Published27 Jul 2015
O último livro do Michael Jacobs, que não pôde terminar, por razões de doença, dedica-se à análise da famosa obra de Vélazquez, 'Las Meninas' que inspirara já as reflexões de Michael Foucault. O The Guardian publica um excerto do texto, onde Jacobs explica como tudo começou:
The envelope, postmarked Madrid, torn slightly on the lefthand corner, released, on opening, the pieces of a puzzle. “A jigsaw postcard,” explained a handwritten note inserted amidst the scrambled contents. “I found this in the gift shop of the Prado,” continued the mysterious sender. “I couldn’t decide at first whether you would want the picture as a fridge magnet, a notebook cover, a mouse pad, or a laminated coaster.” The rest of the message, I gathered, would only be revealed once I had put the card together.
I was able to do so almost without thinking. I knew the painting so well that I felt now almost extraneous to its reassembly. As if I was just a spectator watching a group of actors silently taking up their positions at the start of a play: the painter behind his easel; the child princess centre stage, the maids of honour alongside her; the shadowy couple behind; the dwarf and midget in front; the mastiff beside them; the lone courtier in the distance, posed on a flight of steps.

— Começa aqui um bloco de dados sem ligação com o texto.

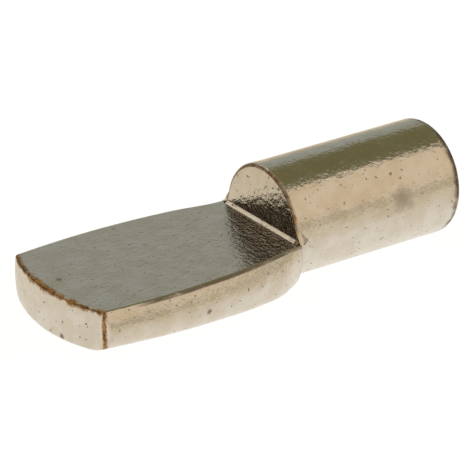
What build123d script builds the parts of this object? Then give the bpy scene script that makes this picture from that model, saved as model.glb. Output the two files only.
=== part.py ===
"""Spade shelf support pin: one piece of cold-forged, nickel-plated steel wire.

A round pin pushes into a hole in the cabinet side. The other end of the same wire is pressed
into a wider blade whose flat top carries the shelf.

Frame, millimetres: X runs along the pin's axis, out of the blade and into the cabinet side.
Z is up, square to the blade's flat seat. The origin is on the pin's axis, where the pin's plain
round part begins. The sketches below measure X from the step instead, which is the half-round
face where the seat ends, and the last block moves the joined body to the frame's own origin.
"""

from build123d import *
from math import pi, sin, sqrt
import os

# Pin
pin_diameter = 6.35
pin_length = 11.0  # from the step to the free end
pin_end_round = 0.5
collar_run = 1.0  # from the step to where the plain round part begins
collar_swell = 0.03  # how much wider than the pin the wire is at the step

# Step, between the seat and the round pin
step_width = 7.1  # width of the seat where it meets the step
step_rim_round = 0.22
foot_run = 0.9  # how far the step's spread feet run along the pin
foot_rise = 1.4  # how far the feet climb the sides of the step
foot_lean = 0.92  # how far they lean in over that climb
cove = 0.18  # leg of the narrow facet in the corner of seat and step

# Blade, whose flat seat lies in the plane of the pin's axis
blade_length = 13.5  # from the step to the crown of the tip
blade_width = 8.75  # of the seat at its widest
tip_width = 8.25  # of the seat at the tip's corners
tip_crown = 0.85  # how far the middle of the tip stands past its corners
tip_thickness = 2.45
shoulder_run = 3.0  # length over which the blade widens from the step
shoulder_tail = 0.35  # how far the shoulder reaches past the step, down to the pin
side_bulge = 0.36  # how far the side walls stand out past the seat's edge
under_crown = 0.12  # how much the underside is rounded across the blade
under_step = 0.05  # the blade's underside at the step stands this much above the pin's
lower_corner = 1.05  # width of the rounding between side wall and underside
step_corner = 2.0  # the same rounding where it grows fuller at the step
round_run = 1.6  # length over which it grows and the side walls' bulge dies away
edge_round = 0.15  # along the seat's sides and all round the tip's face

# Values that follow from the sizes above
pin_radius = pin_diameter / 2
step_half = step_width / 2
shoulder_thickness = pin_radius - under_step
corner_x = tip_crown - blade_length  # where the tip's corners lie
widest_x = -(blade_length + shoulder_run) / 2
tip_radius = (tip_width**2 / 4 + tip_crown**2) / (2 * tip_crown)
cutter_reach = 0.65 * blade_width  # sideways reach of the cut that shapes the tip
overrun = 1.0  # spare stock past the tip and above the seat, cut off again
bite = 0.1  # how far joined pieces run into each other


def seat_half_width(x):
    """Half the seat's width: a shallow parabola, drawn in as a quarter sine wave at the step."""
    tip_drop = (blade_width - tip_width) / 2
    side = blade_width / 2 - tip_drop * ((x - widest_x) / (corner_x - widest_x)) ** 2
    if x <= -shoulder_run:
        return side
    return step_half + (side - step_half) * sin(pi / 2 * -x / shoulder_run)


def blade_thickness(x):
    """Thickness from seat to underside: a straight taper from the step to the tip."""
    return shoulder_thickness + (tip_thickness - shoulder_thickness) * -x / blade_length


def fullness(x):
    """How much of the blade's own side wall is left: 0 at the step, 1 from round_run onwards."""
    return sin(pi / 2 * min(-x / round_run, 1))


def blade_section(x, half_width, thickness, bulge, corner):
    """Closed section across the blade: bulged side walls over a slightly crowned underside."""
    flank_foot = half_width - corner
    wall = [
        (half_width - side_bulge * overrun, overrun),
        (half_width, 0),
        (half_width + bulge, -0.42 * thickness),
        (half_width + bulge - 0.28 * corner, -0.78 * thickness),
        (flank_foot, under_crown - thickness),
    ]
    crown_slope = (-flank_foot, -2 * under_crown)
    with BuildSketch(Plane.YZ.offset(x)) as section:
        with BuildLine():
            side = Spline(*wall, tangents=[(side_bulge, -overrun), crown_slope])
            Line((-wall[0][0], overrun), wall[0])
            ThreePointArc(wall[-1], (0, -thickness), (-flank_foot, under_crown - thickness))
            mirror(side, about=Plane.YZ)
        make_face()
    return section.sketch


# The blade, drawn through its sections, cut to the tip's curve and the seat's plane, and
# rounded along the seat's sides and all round the tip's face
with BuildPart() as blade:
    tail_x = corner_x - overrun
    body = [tail_x + (-shoulder_run - tail_x) * share for share in (0, 0.2, 0.4, 0.6, 0.8)]
    draw_in = [-shoulder_run * share for share in (1.0, 0.72, 0.48, 0.27, 0.12, 0)]
    loft(
        sections=[
            blade_section(
                x,
                seat_half_width(x),
                blade_thickness(x),
                side_bulge * fullness(x),
                step_corner + (lower_corner - step_corner) * fullness(x),
            )
            for x in body + draw_in
        ]
    )
    with BuildSketch(Plane.XY.offset(2 * overrun)):
        with BuildLine():
            cut_x = tip_radius - blade_length - sqrt(tip_radius**2 - cutter_reach**2)
            ThreePointArc((cut_x, -cutter_reach), (-blade_length, 0), (cut_x, cutter_reach))
            Polyline(
                (cut_x, cutter_reach),
                (overrun, cutter_reach),
                (overrun, -cutter_reach),
                (cut_x, -cutter_reach),
            )
        make_face()
    extrude(amount=-shoulder_thickness - 4 * overrun, mode=Mode.INTERSECT)
    split(bisect_by=Plane.XY, keep=Keep.BOTTOM)
    tip_face = blade.faces().sort_by(Axis.X)[0]
    seat_sides = (
        blade.faces()
        .sort_by(Axis.Z)[-1]
        .edges()
        .filter_by(lambda edge: abs(edge.center().Y) > tip_width / 4)
    )
    fillet(tip_face.edges() + seat_sides, radius=edge_round)

# The shoulder, where the blade rounds off and runs down into the pin
with BuildPart() as shoulder:
    loft(
        sections=[
            blade_section(x, half_width, shoulder_thickness - sink, 0, step_corner)
            for x, half_width, sink in (
                (0, step_half, 0),
                (shoulder_tail / 2, 0.97 * step_half, 0.03),
                (shoulder_tail, 0.9 * pin_radius, 0.2),
            )
        ]
    )
    split(bisect_by=Plane.XY, keep=Keep.BOTTOM)

# The round pin, a little swollen next to the step, with both its ends rounded
with BuildPart() as pin:
    with BuildSketch(Plane.YZ):
        Circle(pin_radius + collar_swell)
    with BuildSketch(Plane.YZ.offset(collar_run)):
        Circle(pin_radius)
    loft()
    with BuildSketch(Plane.YZ.offset(collar_run)):
        Circle(pin_radius)
    extrude(amount=pin_length - collar_run)
    fillet(pin.faces().sort_by(Axis.X)[0].edges(), radius=step_rim_round)
    fillet(pin.faces().sort_by(Axis.X)[-1].edges(), radius=pin_end_round)

# The feet, where the bottom of the step spreads out to the seat's full width
with BuildPart() as feet:
    for x, reach in ((0, step_half - bite), (step_rim_round, step_half), (foot_run, pin_radius - bite)):
        with BuildSketch(Plane.YZ.offset(x)):
            top = reach - foot_lean
            Polygon((-reach, 0), (reach, 0), (top, foot_rise), (-top, foot_rise), align=None)
    loft(ruled=True)

# The facet that fills the corner between seat and step
with BuildPart() as corner:
    with BuildSketch(Plane.XZ):
        Polygon((bite, -bite), (bite, cove), (0, cove), (-cove, 0), (-cove, -bite), align=None)
    extrude(amount=pin_radius - bite, both=True)

# The whole support: blade, shoulder, pin, feet and corner joined into one body
with BuildPart() as shelf_support_pin:
    with Locations((-collar_run, 0, 0)):
        add(blade.part)
        add(shoulder.part)
        add(pin.part)
        add(feet.part)
        add(corner.part)

shelf_support_pin.part.label = "shelf_support_pin"

os.makedirs("parts", exist_ok=True)
export_step(shelf_support_pin.part, "parts/shelf_support_pin.step")
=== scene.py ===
from math import cos, radians, sin

import bpy
from mathutils import Matrix, Vector


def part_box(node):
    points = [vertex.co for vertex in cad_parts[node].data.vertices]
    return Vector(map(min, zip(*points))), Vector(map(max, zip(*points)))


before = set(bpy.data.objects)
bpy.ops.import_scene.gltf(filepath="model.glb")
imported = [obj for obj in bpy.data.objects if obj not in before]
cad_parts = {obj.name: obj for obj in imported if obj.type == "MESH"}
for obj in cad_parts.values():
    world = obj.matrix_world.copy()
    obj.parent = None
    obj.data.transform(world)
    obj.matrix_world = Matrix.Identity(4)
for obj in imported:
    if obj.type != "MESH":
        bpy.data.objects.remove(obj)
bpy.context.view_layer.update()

MM = 0.001


# ---- Shared helpers ----
# Written colours are turned into linear ones here, and shader nodes are added and linked. The
# room, the floor and the plating are all built from these four functions.
def colour(hex_code):
    """Linear RGBA of an sRGB hex colour."""
    parts = [int(hex_code[i : i + 2], 16) / 255 for i in (1, 3, 5)]
    return [p / 12.92 if p <= 0.04045 else ((p + 0.055) / 1.055) ** 2.4 for p in parts] + [1.0]


def add(tree, kind, inputs=None, output=0, **settings):
    """Adds a node, sets its properties, fills or links its inputs, and returns one output."""
    node = tree.nodes.new("ShaderNode" + kind)
    for name, value in settings.items():
        setattr(node, name, value)
    for key, value in (inputs or {}).items():
        if isinstance(value, bpy.types.NodeSocket):
            tree.links.new(value, node.inputs[key])
        else:
            node.inputs[key].default_value = value
    return node.outputs[output] if node.outputs else node


def fade(tree, value, low, high, start=0.0, end=1.0):
    """Smooth ramp from start, where value is low, to end, where it is high."""
    limits = {"Value": value, "From Min": low, "From Max": high, "To Min": start, "To Max": end}
    return add(tree, "MapRange", limits, interpolation_type="SMOOTHSTEP")


def mix(tree, factor, first, second):
    """Colour that goes from first to second as factor goes from 0 to 1."""
    return add(tree, "Mix", {0: factor, 6: first, 7: second}, output=2, data_type="RGBA")


# ---- Nickel-plated steel ----
# Satin nickel over cold-forged wire, worked out in millimetres along the frame's own axes. Places
# on the metal come from the frame's box, and masks for its marks from the distance to them.
steel = bpy.data.materials.new("tarnished satin nickel")
steel.use_nodes = True
tree = steel.node_tree
tree.nodes.clear()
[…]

I turned the card over carefully, as if handling evidence from a crime scene. I glanced automatically over the identifying inscription reading “Diego Velázquez, Las Meninas, 1656, Museo del Prado”, before turning to a signature as cramped and barely decipherable as the sender’s handwriting. I pored over it for ages, until suddenly I realised whose it was. The person I remembered simply as Royce, whom I had not thought of in more than 30 years.
We had studied Spanish together during our privileged days at a school attached to London’s Westminster Abbey. I had been with him briefly in Madrid as a 17-year-old, and had even gone with him once to the Prado. He did not share then my great enthusiasm for the visual arts, and had once mildly mocked me for socialising at school with an intellectually pretentious and elitist group whom he liked to characterise as the “swarthies”. Royce and I had little in common, other than an interest in Spain and the Spanish language, which he professed to have cultivated largely in the belief that the Hispanic world would one day be the driving force behind the global economy. He envisaged a career as a businessman. He went on to achieve this ambition, as I discovered from regular Christmas cards he persisted in sending me for several years after we had last seen each other.